VFD Group Plc has announced its intention to list its shares on the Nigerian Exchange Group (NGX) after leaving the NASD Over-the-Counter Securities Exchange, where it has been trading its stocks for the past three years.

This development, according to analysts, is a strategic move that would allow the company to gain access to public equity markets, increase its visibility, and strengthen its financial position.

VFD Group Plc is a leading proprietary investment company with a proven track record of generating attractive returns for its investors through a variety of investment strategies.

The company has a diverse portfolio of investments in various sectors, including banking, technology, media, energy, and real estate. The group has been listed on the NASD OTC Securities Exchange since 2020.

Speaking on this big step, Mr Nonso Okpala, Group Managing Director of VFD Group, stated, “We are excited to take this next step in the evolution of our company.”

“Listing on a major stock exchange will give us access to a larger pool of investors, enhance our profile, and provide superior returns to our investors,” he added.

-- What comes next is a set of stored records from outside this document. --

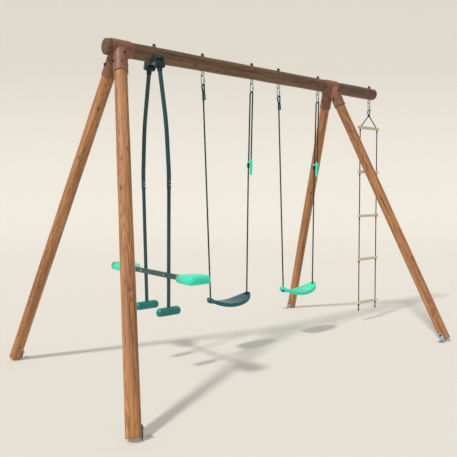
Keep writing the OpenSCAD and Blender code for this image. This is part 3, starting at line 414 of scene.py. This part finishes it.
# %% [markdown]
# Every piece is then turned into an object in the same way: a mesh with smooth faces and sharp edges where the skin
# turns by more than a given angle, its finish, the body that it rides and the CAD nodes that it stands for.

# %% Objects
def make(name, mesh_data, body, slot, place=None, replaces=(), angle=40):
    """A mesh object with its finish, riding its body and standing for CAD nodes."""
    points, faces = mesh_data
    mesh = bpy.data.meshes.new(name)
    mesh.from_pydata([tuple(float(c) for c in p) for p in points], [], [tuple(int(i) for i in f) for f in faces])
    mesh.update()
    mesh.polygons.foreach_set("use_smooth", [True] * len(mesh.polygons))
    mesh.set_sharp_from_angle(angle=math.radians(angle))
    mesh.materials.append(finishes[slot])
    made = bpy.data.objects.new(name, mesh)
    bpy.context.scene.collection.objects.link(made)
    if place is not None:
        made.matrix_world = place
    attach(made, body)
    if replaces:
        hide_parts(*replaces)
    return made


print("finishes to choose from:", ", ".join(finishes))

# %% [markdown]
# ## The logs
# The legs and the beam are machine-turned poles: true to a millimetre or so, with their ends chamfered against
# splitting. The skin wanders by half a millimetre, and the finish, whose pattern is solid, does the rest.
# Each log is made upright along its own Z, so that the pattern runs along it, and is then put in place.

# %% Make the beam and the legs
MM = 0.001
BEAM_Z, BEAM_R, LEG_R = 2.100, 0.050, 0.040
RAKE, SPLAY = math.tan(math.radians(11.3)), math.tan(math.radians(22.1))  # along the beam and across it
leg_up = Vector((RAKE, SPLAY, 1)).normalized()
leg_foot = Vector((-1.42166, -0.86269, 0.01484))
leg_length = (BEAM_Z - 0.080 - leg_foot.z) / leg_up.z


def log(length, radius, chamfer, seed):
    """A turned pole along Z with a slightly wandering skin: each wave has a frequency, lobes, phase and height."""
    rng = random.Random(seed)
    waves = [(rng.uniform(2, 14), rng.randint(1, 4), rng.uniform(0, 6.3), rng.uniform(0.1, 0.3)) for _ in range(9)]
    angles = np.linspace(0, 2 * math.pi, 72, endpoint=False)
    heights = np.concatenate([[0, chamfer * 0.55, chamfer], np.arange(0.02, length - 0.02, 0.012),
                              [length - chamfer, length - chamfer * 0.55, length]])
    rings = [np.stack([0.4 * radius * np.cos(angles), 0.4 * radius * np.sin(angles), 0 * angles], axis=1)]
    for z in heights:
        edge = min(z, length - z)
        base = radius - max(0.0, chamfer - edge) * 0.95 - (0.0004 if edge < chamfer * 1.2 else 0)
        skin = sum(a * MM * np.sin(f * z + k * angles + p) for f, k, p, a in waves)
        skin = skin * min(1.0, edge / 0.03)
        r = base + skin
        rings.append(np.stack([r * np.cos(angles), r * np.sin(angles), z + 0 * angles], axis=1))
    rings.append(np.stack([0.4 * radius * np.cos(angles), 0.4 * radius * np.sin(angles), length + 0 * angles], axis=1))
    return rings_to_mesh(rings)


def stand(foot, along):
    """The place of something made along Z whose base is at foot."""
    return Matrix.Translation(foot) @ along.to_track_quat("Z", "Y").to_matrix().to_4x4()


for back in (0, 1):
    for right in (0, 1):
        flip = Vector((-1 if right else 1, -1 if back else 1, 1))
        foot, along = leg_foot * flip + Vector((SHIFT, 0, 0)), leg_up * flip
        label = ("back" if back else "front") + "_" + ("right" if right else "left")
        data = log(leg_length, LEG_R, 4 * MM, 11 + 2 * back + right)
        turn = Matrix.Rotation(1.3 * (1 + back) + 2.1 * right, 4, "Z")
        make("pine_leg_" + label, data, "frame", "leg_wood", stand(foot, along) @ turn, ["leg_" + label], 50)
low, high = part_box("beam")
make("pine_beam", log(high.x - low.x, BEAM_R, 4 * MM, 5), "frame", "beam_wood",
     stand(Vector((low.x, 0, BEAM_Z)), Vector((1, 0, 0))), ["beam"], 50)
print("leg length", round(leg_length, 3), "beam length", round(high.x - low.x, 3))

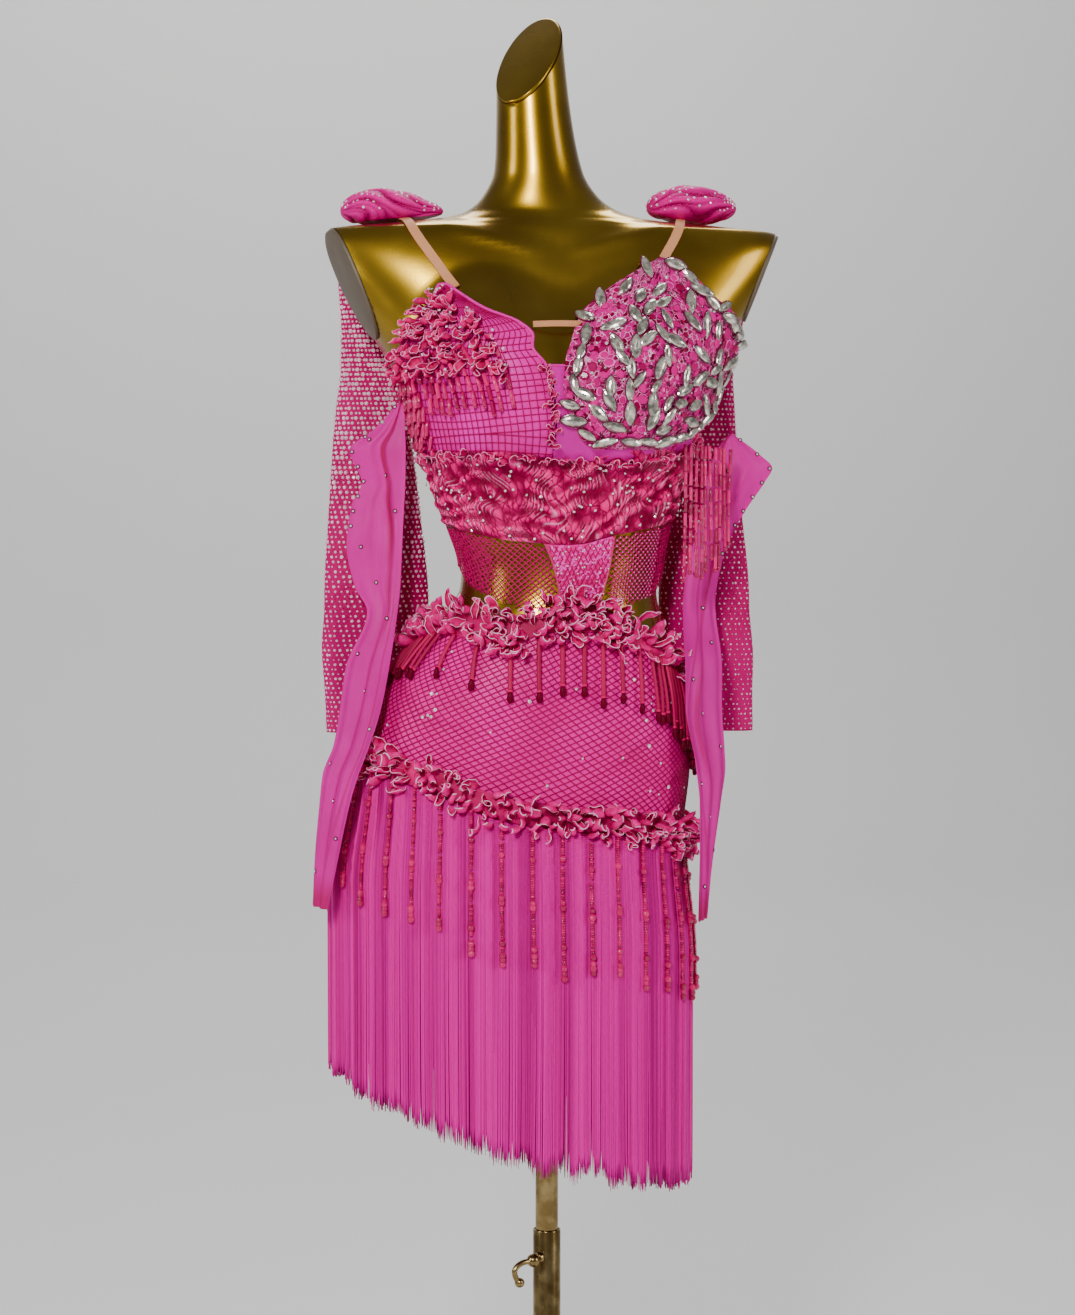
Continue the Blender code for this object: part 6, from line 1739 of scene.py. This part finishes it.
def overlay_points(table, side, columns, rows):
    """A strip between its outer and inner edges, in lengthwise waves that grow downwards."""
    heights, value, down = rows_down(table, OVERLAY_COLUMNS, rows)
    share = np.linspace(0, 1, columns)[None, :]
    x, y = (between(value["outer_" + axis], value["inner_" + axis], share) for axis in "xy")
    along_x, along_y = value["inner_x"] - value["outer_x"], value["inner_y"] - value["outer_y"]
    length = np.hypot(along_x, along_y)
    depth = OVERLAY_FOLD_DEPTH * np.clip(length / OVERLAY_FOLD_WIDTH, 0, 1) * (1 + down) / 2
    wave = np.sin(2 * math.pi * OVERLAY_FOLDS * share + OVERLAY_FOLD_DRIFT * down)
    wave = 0.5 * wave + 0.1 * np.sin(2 * math.pi * 4.3 * share - 2.1 * down + 0.8)
    wave = wave + 0.2 * soft_noise(share * 6, down * 5, 91)
    drift = smooth(*OVERLAY_CREASE[side], down) - share
    crease = np.exp(-(drift / 0.045) ** 2) * smooth(*OVERLAY_CREASE_DEPTH, down)
    second = np.exp(-((drift + 0.3 - 0.5 * np.abs(down - 0.7)) / 0.022) ** 2)
    second = second * np.clip((down - 0.35) / 0.1, 0, 0.7)
    pulls = np.exp(-((down - 0.24) / 0.03) ** 2) * np.sin(9 * share + 30 * down) * 0.3
    wave = depth * (wave + pulls) - 0.0022 * crease - 0.0015 * second
    foot = np.clip((down - 0.93) / 0.05, 0, 1)
    # Painted shade in the crease and along the second fold, and darker towards the foot of the strip.
    crease_shade_and_dark_foot = np.clip(crease + 0.6 * second + 0.7 * foot + 0 * share, 0, 1)
    return xyz(x - side * wave * along_y / length, y + side * wave * along_x / length, heights), crease_shade_and_dark_foot


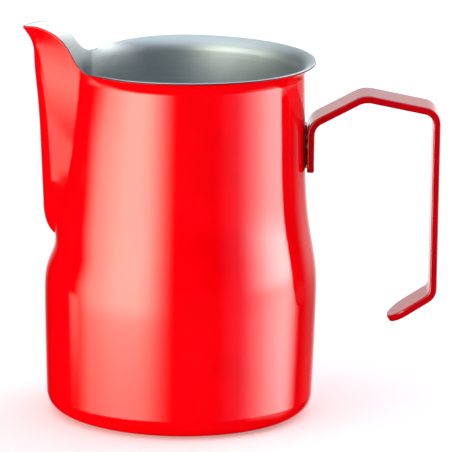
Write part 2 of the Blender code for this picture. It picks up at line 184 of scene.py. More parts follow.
def spline(stations):
    """The natural cubic spline through (position, value) stations, as a function of an array."""
    at, value = np.array(stations, float).T
    gap = np.diff(at)
    count = len(at)
    matrix = np.eye(count)
    right = np.zeros(count)
    for i in range(1, count - 1):
        matrix[i, i - 1 : i + 2] = gap[i - 1], 2 * (gap[i - 1] + gap[i]), gap[i]
        right[i] = 6 * ((value[i + 1] - value[i]) / gap[i] - (value[i] - value[i - 1]) / gap[i - 1])
    bend = np.linalg.solve(matrix, right)

    def curve(position):
        i = np.clip(np.searchsorted(at, position) - 1, 0, count - 2)
        far = (position - at[i]) / gap[i]
        near = 1 - far
        straight = near * value[i] + far * value[i + 1]
        return straight + ((near**3 - near) * bend[i] + (far**3 - far) * bend[i + 1]) * gap[i] ** 2 / 6

    return curve


def smooth_step(value, start, end):
    """Nought before start, one after end, and an S between."""
    share = np.clip((value - start) / (end - start), 0.0, 1.0)
    return share * share * (3 - 2 * share)


def wall_stations():
    """(height, radius) stations of the turned wall, from the base corner to the throat."""
    rise = NECK_START - BELLY_HEIGHT
    step = BELLY_RADIUS - NECK_RADIUS
    return (
        (BASE_CORNER_RADIUS, BELLY_RADIUS - BASE_WALL_INSET),
        (BELLY_HEIGHT, BELLY_RADIUS),
        *((BELLY_HEIGHT + up * rise, NECK_RADIUS + out * step) for up, out in SHOULDER),
        (NECK_START, NECK_RADIUS),
        (THROAT, NECK_RADIUS - THROAT_INSET),
    )


def prow_stations():
    """(height over the rim, reach past the neck) stations of the prow above its foot."""
    rise = RIM_HEIGHT - BOW_TOP
    return (-rise, 0.0), *((rise * (up - 1), reach) for up, reach in PROW_BELOW_RIM), *PROW_ABOVE_RIM


turned_wall = spline(wall_stations())
prow_above_foot = spline(prow_stations())
prow_radius_at = spline(((SPOUT_FOOT - RIM_HEIGHT, PROW_FOOT_RADIUS), *PROW_RADII))
lip_at = spline(LIP)


def turned_radius(height):
    """The turned wall's outer radius, which stays the throat's above the throat."""
    return turned_wall(np.minimum(height, THROAT))


def body_radius(turn, height):
    """The body's outer radius at a turn from the spout, without the flare and the spout."""
    below_rim = np.maximum(RIM_HEIGHT - height, 0.0)
    pinch = PINCH * (1 - smooth_step(turn, *PINCH_FADE)) * np.exp(-((below_rim / PINCH_DEPTH) ** 2))
    dip = DIP_DEPTH * np.exp(-(((height - DIP_HEIGHT) / DIP_SPREAD) ** 2) - (turn / DIP_ANGLE) ** 2)
    return turned_radius(height) - pinch - dip


def bow_inset(height):
    """How far the prow's rounded foot falls back, as a share of its depth."""
    drop = np.clip((BOW_TOP - height) / (BOW_HEIGHT * BOW_STRETCH), 0.0, 1.0)
    return 1 - np.sqrt(1 - drop * drop)


def prow_reach(height):
    """The prow's distance from the axis."""
    straight = NECK_RADIUS + PROW_REACH
    foot = body_radius(0.0, SPOUT_FOOT) - BOW_SINK
    below = straight - (straight - foot) * bow_inset(height) / bow_inset(SPOUT_FOOT)
    return np.where(height >= BOW_TOP, straight + prow_above_foot(height - RIM_HEIGHT), below)


def widening(height, foot, top, angle):
    """A half-angle that opens from nought at the foot to the whole angle at the top."""
    share = np.clip((height - foot) / (top - foot), 0.0, 1.0)
    return angle * np.sin(math.pi / 2 * share**OPENING_POWER)


def trough_radius(turn, height):
    """The spout's outer radius in plan: an arc at the prow and a straight cheek to the crease."""
    wall = body_radius(0.0, height)
    reach = prow_reach(height)
    crease = widening(height, SPOUT_FOOT, CREASE_TOP, CREASE_ANGLE)
    crease_x = wall * np.cos(crease)
    crease_y = wall * np.sin(crease)
    proud = np.maximum(reach - crease_x, 1e-6)
    widest = (proud**2 + crease_y**2) / (2 * proud)
    radius = np.minimum(prow_radius_at(height - RIM_HEIGHT), PROW_RADIUS_LIMIT * widest)
    centre = reach - radius
    to_crease = np.maximum(np.hypot(centre - crease_x, crease_y), 1e-6)
    cheek = np.arctan2(crease_y, centre - crease_x) - np.arcsin(np.clip(radius / to_crease, -1, 1))
    arc = centre * np.cos(turn) + np.sqrt(np.maximum(radius**2 - (centre * np.sin(turn)) ** 2, 0.0))
    across = np.maximum(np.sin(turn + cheek), 1e-6)
    flat = (crease_x * np.sin(cheek) + crease_y * np.cos(cheek)) / across
    on_prow = turn < np.arctan2(radius * np.cos(cheek), centre + radius * np.sin(cheek))
    return np.where((reach > crease_x) & (crease > 0), np.where(on_prow, arc, flat), 0.0)


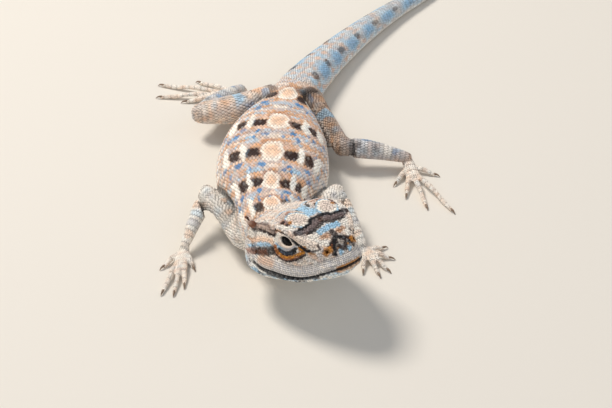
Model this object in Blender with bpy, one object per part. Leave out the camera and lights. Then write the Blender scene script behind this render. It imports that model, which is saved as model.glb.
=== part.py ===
# Sand agama, life size: a still model lying on the floor, head turned to its left.
# Shapes are worked out in millimetres on a floor at z = 0, with the head towards -Y, the tail towards +Y
# and the animal's left towards +X. The last step puts them in metres, with the middle of the floor
# area that the animal covers at the origin.
import math

import bmesh
import bpy
import numpy as np
from mathutils import Euler, Matrix, Vector

METRE = 0.001
GAP = 0.3
PLACE = (-9.26, -64.09)
FLOOR_DIP = 0.25

# Colours as linear red, green, blue, with roughness.
SKIN = ("agama_skin", (0.52, 0.38, 0.27), 0.75)
PALE_SKIN = ("agama_pale_skin", (0.62, 0.56, 0.48), 0.75)
TAIL_SKIN = ("agama_tail_skin", (0.45, 0.46, 0.47), 0.75)
EYE = ("agama_eye", (0.012, 0.009, 0.007), 0.08)

# The middle line of the trunk and tail, seen from above, from the neck to the tip of the tail.
SPINE_PATH = [
    (-6.2, -3.5), (-6.9, 2.0), (-7.3, 9.0), (-7.3, 16.0), (-7.1, 23.0), (-6.6, 31.0), (-5.6, 39.0),
    (-4.2, 46.5), (-2.0, 54.5), (1.6, 62.6), (6.6, 71.8), (12.9, 81.6), (20.3, 91.4), (28.3, 100.2),
    (36.2, 109.4), (43.0, 119.6), (48.0, 130.6), (51.3, 142.4), (52.8, 154.5),
]
# Distance along that line, half width, height of the back and height of the belly.
BODY_FORM = [
    (0.0, 6.0, 14.4, 3.6), (4.0, 7.0, 15.0, 2.6), (9.0, 8.3, 15.8, 1.5), (15.0, 10.4, 16.0, 0.5),
    (22.0, 11.8, 15.6, 0.0), (29.0, 11.9, 14.7, 0.0), (36.0, 11.0, 13.4, 0.0), (43.0, 9.1, 11.8, 0.0),
    (49.0, 6.9, 10.3, 0.0), (55.0, 5.6, 9.3, 0.0), (62.0, 4.85, 8.4, 0.0), (71.0, 4.2, 7.3, 0.0),
    (81.0, 3.5, 6.2, 0.0), (95.0, 2.7, 4.9, 0.0), (113.0, 1.9, 3.6, 0.0), (133.0, 1.25, 2.45, 0.0),
    (153.0, 0.75, 1.55, 0.0), (171.0, 0.42, 0.9, 0.0),
]
TAIL_CUTS = {"torso": (9.5, 53.0), "tail_base": (53.0, 76.0), "tail_middle": (76.0, 105.0),
             "tail_rear": (105.0, 137.0), "tail_tip": (137.0, 171.0)}
BODY_SIDES = {"torso": 30, "tail_base": 18, "tail_middle": 16, "tail_rear": 12, "tail_tip": 10}
BODY_STEP = {"torso": 3.0, "tail_base": 3.2, "tail_middle": 4.0, "tail_rear": 5.0, "tail_tip": 5.5}
# The neck runs from inside the head, round a bend, to inside the torso: share, half width, half height.
NECK_BEND, NECK_END = (-6.9, -2.0, 9.7), (-7.3, 7.4, 8.6)
NECK_FORM = [(0.0, 6.0, 5.4), (0.35, 6.6, 6.0), (0.68, 7.3, 6.7), (1.0, 8.6, 7.3)]

# The head has its own frame: forward from the ear, right, and up from the line of the jaw.
HEAD_AT = (-5.35, -4.6, 8.9)
HEAD_YAW, HEAD_PITCH, HEAD_ROLL = 40.0, -12.5, 2.5
# Forward station, height of the crown, half width and height of the brow, then the half widths at the
# temple, the lip and the jowl, and the height of the throat.
HEAD_FORM = [
    (-2.6, 5.6, 4.6, 4.9, 6.0, 6.7, 6.6, -3.2), (-0.5, 7.1, 5.5, 6.2, 6.8, 8.1, 8.3, -3.8),
    (2.0, 8.4, 6.1, 7.3, 7.4, 9.3, 9.8, -4.0), (5.0, 9.5, 6.7, 8.3, 7.8, 9.7, 10.1, -3.8),
    (8.5, 10.4, 7.2, 9.0, 8.0, 9.4, 9.5, -3.3), (11.5, 10.7, 7.5, 9.3, 8.0, 8.8, 8.7, -2.7),
    (14.0, 10.4, 7.4, 9.2, 7.6, 8.0, 7.8, -2.2), (16.5, 9.4, 6.1, 8.2, 6.4, 6.9, 6.7, -1.6),
    (18.7, 8.1, 4.5, 7.0, 5.0, 5.7, 5.4, -1.0), (20.5, 7.0, 3.3, 6.1, 3.9, 4.6, 4.3, -0.2),
    (21.8, 5.9, 2.1, 5.3, 2.7, 3.3, 3.0, 0.6), (22.6, 4.7, 0.9, 4.4, 1.2, 1.5, 1.3, 1.8),
]
MOUTH_LINE = [(-2.6, 1.4), (4.5, 1.2), (7.0, 0.7), (10.0, 0.65), (13.0, 0.5), (16.0, 0.65),
              (18.0, 1.2), (20.0, 2.1), (22.5, 3.0), (24.0, 3.2)]
HEAD_STATIONS = (-2.6, -0.6, 1.6, 3.8, 6.2, 8.6, 10.8, 12.8, 14.8, 16.6, 18.2, 19.7, 20.9, 21.8, 22.35, 22.6)
HEAD_SIDES = 36
JOWL_DROP = 2.0
LIP_FULLNESS, LIP_CREASE, LIP_HEIGHT = 0.12, 0.14, 0.75
SUPRAOCULAR_RISE = 0.3
JAW_BACK = 5.0

EYE_AT = (12.7, 4.9, 6.9)
EYE_RADIUS = 2.45
LID_THICKNESS = 0.55
LID_OPENING = (3.5, 1.9)
NOSTRIL_AT = (19.9, 3.3, 5.9)
NOSTRIL_RADIUS = 0.42
EAR_AT = (3.4, 8.7, 3.2)
EAR_RADIUS = 1.15
EAR_DEPTH = 1.4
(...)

With the intention of listing on the NGX, the company will delist from the NASD and is subject to regulatory approvals and market conditions.

VFD Group noted that it would provide additional updates as the listing process progresses.

At the close of business on Tuesday, the securities of the organisation closed on the NASD OTC exchange at N244.88 per unit, the same rate they finished in the preceding trading session.

Business Post reports that the NASD was created to provide an avenue for public companies to transition smoothly into the country’s main stock exchange.

However, it has witnessed the movement of firms from the NGX to the NASD, especially due to the very strict regulatory requirements by the former.